I did everything possible to create change. I searched for rewarding work, pursued new relationships, and sought new friendships. Will was the one resource I had, and I spent it until it too was gone. I found nothing. The desert had arrived, and it carried many lessons.   

Lessons about the futility of human effort after years of searching, talking and applying offered no opportunities for better work. 

About compromise, and the ways that poverty and financial stress leave a person living with little and choosing between unfulfilled needs.

About loneliness and the ways that material failure and the decision not to have children leave a man undesirable as a dating prospect. 

I learned about the differences between need and desire—about the ways that desire for success, pleasure and objects is fleeting, and how genuine needs for love, belonging and survival remain tireless through each waking moment. 

And finally, after returning to the west coast and losing my job promptly afterwards, I discovered how little I give a shit. 

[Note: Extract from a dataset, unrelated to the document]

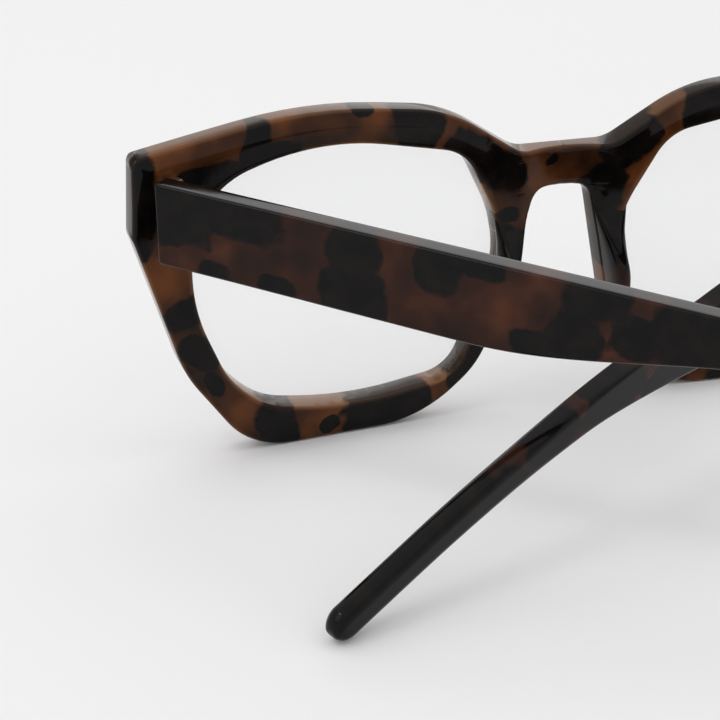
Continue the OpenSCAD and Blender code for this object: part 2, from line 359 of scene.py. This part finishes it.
# dark blotches of the front, as (x, z, half length, half height, tilt)
FRONT_SPOTS = [
    (-71.0, 61.5, 3.2, 8.0, 0), (-60.0, 64.2, 5.4, 2.6, 8), (-52.6, 68.4, 2.0, 4.0, -10),
    (-48.4, 66.8, 3.8, 2.2, 5), (-35.6, 73.2, 1.9, 2.0, 20), (-26.0, 69.4, 4.4, 4.0, -6),
    (-15.4, 62.0, 7.0, 3.4, -32), (-9.6, 60.0, 2.2, 3.6, 20), (-10.2, 51.6, 2.8, 1.7, 25),
    (-9.6, 44.5, 4.2, 3.6, 0), (-62.6, 43.8, 5.0, 2.6, 14), (-60.6, 36.8, 3.8, 2.6, -30),
    (-58.2, 30.8, 1.3, 2.4, 35), (-47.6, 21.6, 3.3, 5.4, 6), (-38.4, 20.0, 1.5, 1.2, 30),
    (-28.6, 21.0, 6.8, 4.2, 6), (-13.6, 28.0, 3.0, 6.2, -28), (-2.0, 60.6, 1.4, 0.9, 30),
    (6.6, 54.2, 3.8, 5.4, -14), (11.4, 62.8, 5.2, 3.2, 38), (23.8, 67.4, 3.8, 5.0, -12),
    (9.6, 46.0, 3.8, 4.0, 0), (38.0, 71.4, 5.6, 2.4, 8), (50.0, 69.0, 2.8, 5.0, 10),
    (61.0, 66.0, 4.4, 3.0, -12), (70.6, 61.0, 3.4, 7.6, 0), (63.6, 47.0, 5.0, 3.0, -14),
    (59.6, 33.0, 4.2, 3.4, 40), (51.0, 22.4, 3.6, 5.0, -8), (37.0, 20.4, 6.0, 4.4, 0),
    (21.6, 22.0, 4.4, 4.2, 30), (13.6, 33.0, 4.2, 3.6, 20)]

full_rim = rounded(RIM + [(-x, z, r) for x, z, r in RIM[::-1]])
lens_line = rounded(LENS)


def nearest(loop, keys):
    return [int(np.argmin(np.hypot(loop[:, 0] - x, loop[:, 1] - z))) for x, z in keys]


def between(loop, i, j, n):
    """n points along the loop from index i up to but not at index j."""
    if j <= i:
        j += len(loop)
    idx = np.linspace(i, j, n + 1)[:-1]
    lo = np.floor(idx).astype(int)
    w = (idx - lo)[:, None]
    return loop[lo % len(loop)] * (1 - w) + loop[(lo + 1) % len(loop)] * w


def opposite_lines():
    """The right half's outer boundary and lens opening, with as many points and opposite each other."""
    half = np.vstack([[(0.0, BRIDGE_LOW)], full_rim[full_rim[:, 0] > 0], [(0.0, BRIDGE_TOP)]])
    middle = np.stack([np.zeros(12), np.linspace(BRIDGE_TOP, BRIDGE_LOW, 14)[1:-1]], 1)
    outer = np.vstack([dense(half, OUTLINE_STEP, closed=False), middle])
    inner = dense(lens_line, OUTLINE_STEP)
    outer_at = nearest(outer, [p[0] for p in PAIRS])
    inner_at = nearest(inner, [p[1] for p in PAIRS])
    outs, ins = [], []
    for k in range(len(PAIRS)):
        after = (k + 1) % len(PAIRS)
        span = (outer_at[after] - outer_at[k]) % len(outer)
        n = max(10, int(span * 0.9)) if after else len(middle)
        outs.append(between(outer, outer_at[k], outer_at[after], n))
        ins.append(between(inner, inner_at[k], inner_at[after], n))
    return np.vstack(outs), soften(np.vstack(ins), 2)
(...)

I’m single, closer to forty than not, weighted with debt, and without assets. My decisions have been right but they've resulted in nothing. That's meant to make me a failure. I don’t buy it. 

There are two things that haven’t failed—my writing, and the desert itself. The desert’s chosen to make a home around me. So be it. I’ll scratch my words in the sand and see if they’re wiped clean by wind and time. If they’re not, then maybe they’ll draw in the travelers who walk the desert by choice, searching as they have throughout time, for their own true selves.